In the current age of tech culture, few topics are more of a hot button than privacy and, specifically, what happens when you lose it. With growing evidence (both as camouflaged subterfuge and out in the open), tech giants such as Google, Facebook and Apple may prove the maxim that if you don’t pay for your social media service, you are the product.
Lifehacker has a clever and interesting article about what happens if we just plain don’t defend our privacy from a user standpoint. In other words, what if common sense with regard to your personal details went out the window? They took a look at Foursquare, Forecast, Banjo and Spotify as well as setting location/permissions/notifications for Twitter, Instagram and Facebook. It’s pretty much the digital version of rubbing dog food all over your naked body and standing in a kennel. The main concern, predictably, is more about the sheer amount of advertising you’ll be subjected to if your details are available for the taking.

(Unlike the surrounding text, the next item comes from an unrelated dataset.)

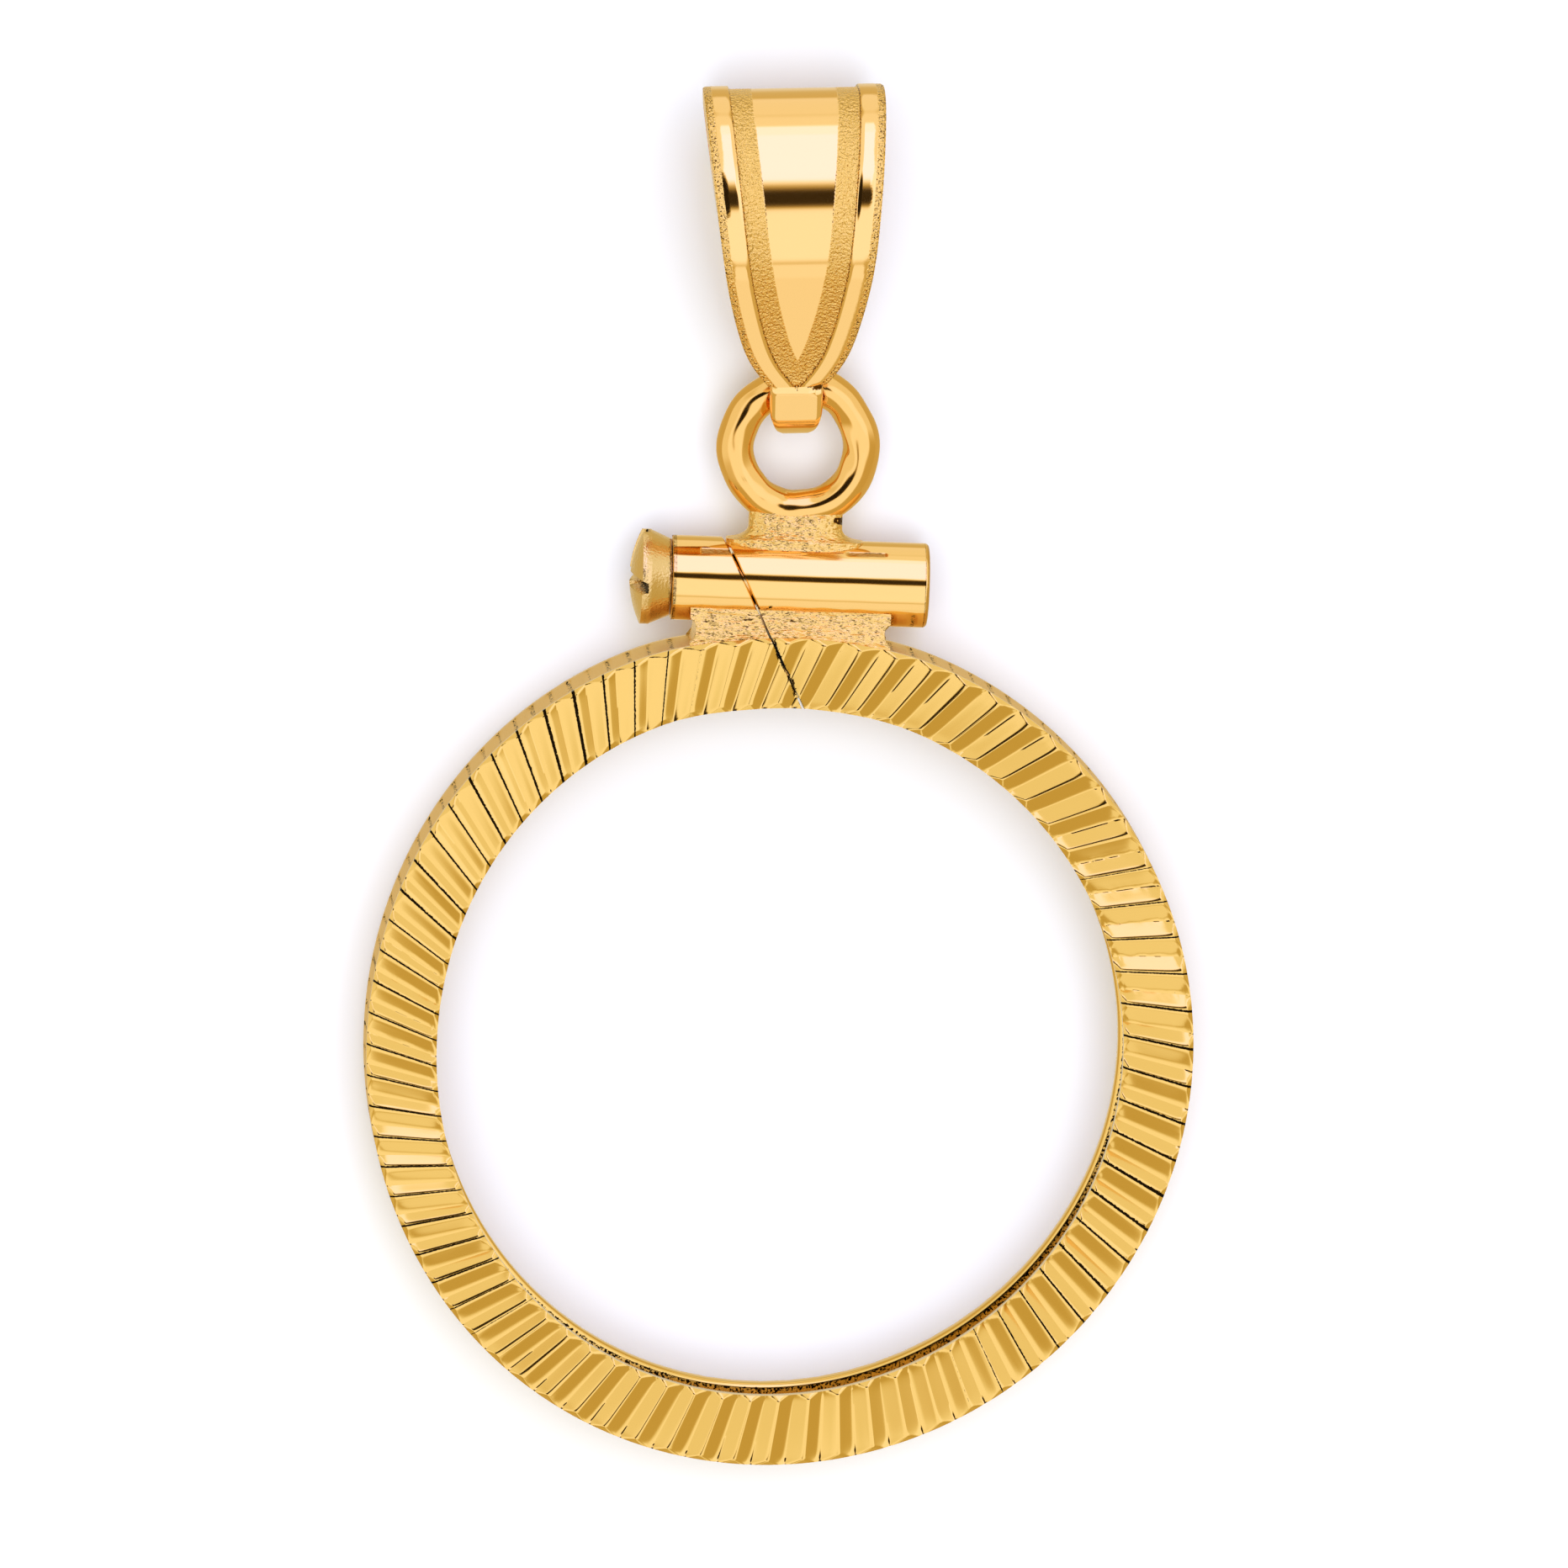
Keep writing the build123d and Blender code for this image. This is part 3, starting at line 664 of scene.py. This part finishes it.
def makeScrewHead(s):
    # A profile of radius against x, swept round the barrels' axis: from the middle of the dome, x = face
    # - dome (1 - r^2), out to the rim, and back down the cone to the shank. The cross slot sinks the dome
    # to its floor where a point is near either slot's middle.
    rim = s["seat"] - s["cone"]
    face = rim - s["rim"]
    domeRadius = s["radius"] * np.sin(np.linspace(0, math.pi / 2, s["headRows"]))
    domeX = face - s["dome"] * (1 - (domeRadius / s["radius"]) ** 2)
    radius = np.concatenate([domeRadius, [s["radius"], s["radius"], s["radius"] - s["rimBreak"], s["foot"],
                                          s["shank"]]])
    x = np.concatenate([domeX, [face + s["rimEdge"], rim - s["rimEdge"], rim, s["seat"], s["seat"]]])
    angle = fullTurn(s["headAround"])
    y, z = radius[:, None] * np.cos(angle), radius[:, None] * np.sin(angle)
    turn = math.radians(s["slotTurn"])
    half, edge = s["slotWidth"] / 2, s["slotEdge"]
    fromSlots = (y * math.cos(turn) + z * math.sin(turn), z * math.cos(turn) - y * math.sin(turn))
    inSlot = np.maximum(*(1 - smoothStep(half - edge, half + edge, np.abs(away)) for away in fromSlots))
    onDome = (np.arange(len(x)) <= len(domeX))[:, None]
    floor = face - s["dome"] + s["slotDepth"]
    sunk = np.maximum(x[:, None], x[:, None] * (1 - inSlot) + floor * inSlot)
    points = np.stack([np.where(onDome, sunk, x[:, None]), s["y"] + y, z], axis=-1)
    inSlot = inSlot * onDome
    # painted shade darkens the slot
    marks = {"worked": np.maximum(s["headWorked"], inSlot), "soilAndShade": s["slotShade"] * inSlot}
    return makePiece("screw_head", "turnedGold", points, marks, firstOpen=True)


def makeShank(s):
    # A tube whose radius falls and climbs once in each pitch, the fall shifted by the share of a turn.
    x, angle = np.meshgrid(np.linspace(s["seat"], s["tip"], s["shankRows"]), fullTurn(s["shankAround"]),
                           indexing="ij")
    turnShare = ((x - s["tip"]) / s["pitch"] + angle / (2 * math.pi)) % 1
    cut = (1 - np.abs(2 * turnShare - 1)) * s["threadDepth"]
    threadStart = s["tip"] - s["threadLength"]
    radius = s["shank"] - cut * smoothStep(threadStart, threadStart + s["runOut"], x)
    points = np.stack([x, s["y"] + radius * np.cos(angle), radius * np.sin(angle)], axis=-1)
    return makePiece("screw_shank", "turnedGold", points, {})


screwHead = makeScrewHead(screw)
screwShank = makeShank(screw)
for piece in (screwHead, screwShank):
    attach(piece, "screw_body")
    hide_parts("screw")

# the bail; along its legs 0 is the hinge and up is towards the fold
bail = {
    "thickness": 0.36, "length": 4.54, "foldRadius": 2.30, "tongueRadius": 1.045, "tongueDrop": 0.05,
    "foldShift": 0.58,  # how much longer than round the fold is in front
    "belly": 0.15,  # how far the front leg bulges
    "halfWidth": 1.98,
    # share of the way from the top to the seam, share of the half width there
    "taper": ((0.0, 1.0), (0.305, 0.899), (0.611, 0.768), (0.763, 0.662), (0.916, 0.477)),
    "seamAt": 0.32, "seamWidth": 0.05, "seamDepth": 0.14,
    "seamNarrow": 0.6, "seamWiden": (0.2, 0.5),  # its width's share at the left, x over which it widens
    "tongueWidth": 1.15, "tongueEnd": 0.36, "tongueShoulder": -0.28, "tongueRound": 0.10,
    # distances from the strip's edge: the blasted border, the polished rail, the blasted band inside it
    "border": 0.17, "rail": 0.55, "satin": 1.04,
    "recess": 0.07, "recessEdge": (-0.01, 0.03), "borderDrop": 0.008, "borderEdge": 0.015,
    "edgeDrop": 0.03, "edgeRound": 0.05,
    "acrossEdge": (0, 0.015, 0.04, 0.10, 0.155, 0.17, 0.185, 0.30, 0.45, 0.53, 0.55, 0.57, 0.59, 0.80, 1.02,
                   1.04, 1.06),
    "acrossMiddle": 11, "onFold": 121, "onTongue": 81, "onLeg": 61,
    "insideAcross": (1, 0.5, 0, -0.5, -1),  # shares of the half width
    "borderWorked": 0.75, "insideWorked": 0.3, "workedEdge": 0.02,
    "stepAt": 0.01, "stepReach": 0.025,  # the painted shade line at the foot of the rail
    # painted shade at the rail's foot and in the seam's slit; the blasted border and band have real dark
    # specks
    "stepShade": 0.60, "borderSoil": 0.44, "blastSoil": 0.22, "seamShade": 0.9,
    "hingeX": -0.23, "hingeY": 14.61, "lean": 3.0, "rest": 14.67,  # the last two in degrees
}


def naturalSpline(xs, ys, at):
    # Cubics through the points that meet with the same slope and curvature, with no curvature at both
    # ends: the middle coefficients solve h0 c0 + 2 (h0 + h1) c1 + h1 c2 = 3 (slope1 - slope0) at each
    # inner point.
    count = len(xs)
    h = np.diff(xs)
    slopes = np.diff(ys) / h
    system = np.eye(count)
    right = np.zeros(count)
    for i in range(1, count - 1):
        system[i, i - 1:i + 2] = h[i - 1], 2 * (h[i - 1] + h[i]), h[i]
        right[i] = 3 * (slopes[i] - slopes[i - 1])
    c = np.linalg.solve(system, right)
    i = np.clip(np.searchsorted(xs, at) - 1, 0, count - 2)
    t = at - xs[i]
    slope = slopes[i] - h[i] * (2 * c[i] + c[i + 1]) / 3
    return ys[i] + slope * t + c[i] * t ** 2 + (c[i + 1] - c[i]) / (3 * h[i]) * t ** 3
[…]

I did not actually click on any ads and purchase anything, but ads did remind me of things that existed that I wanted. For instance, while shopping to replace a bunch of furniture in my living room, I was hitting up all kinds of furniture websites and looking at a wide variety of different new stuff. When all was said and done, I was happy with the results, but something was missing. Then, like a message sent from heaven, Facebook ads started telling me about rugs. I didn’t buy any of the rugs advertised, but I did eventually buy one from elsewhere.
Interestingly absent were the tales about how, if you let your location slip via Foursquare, burglars would be lined up around the block to rob your house while you’re away. Maybe burglars aren’t interested in his new rug?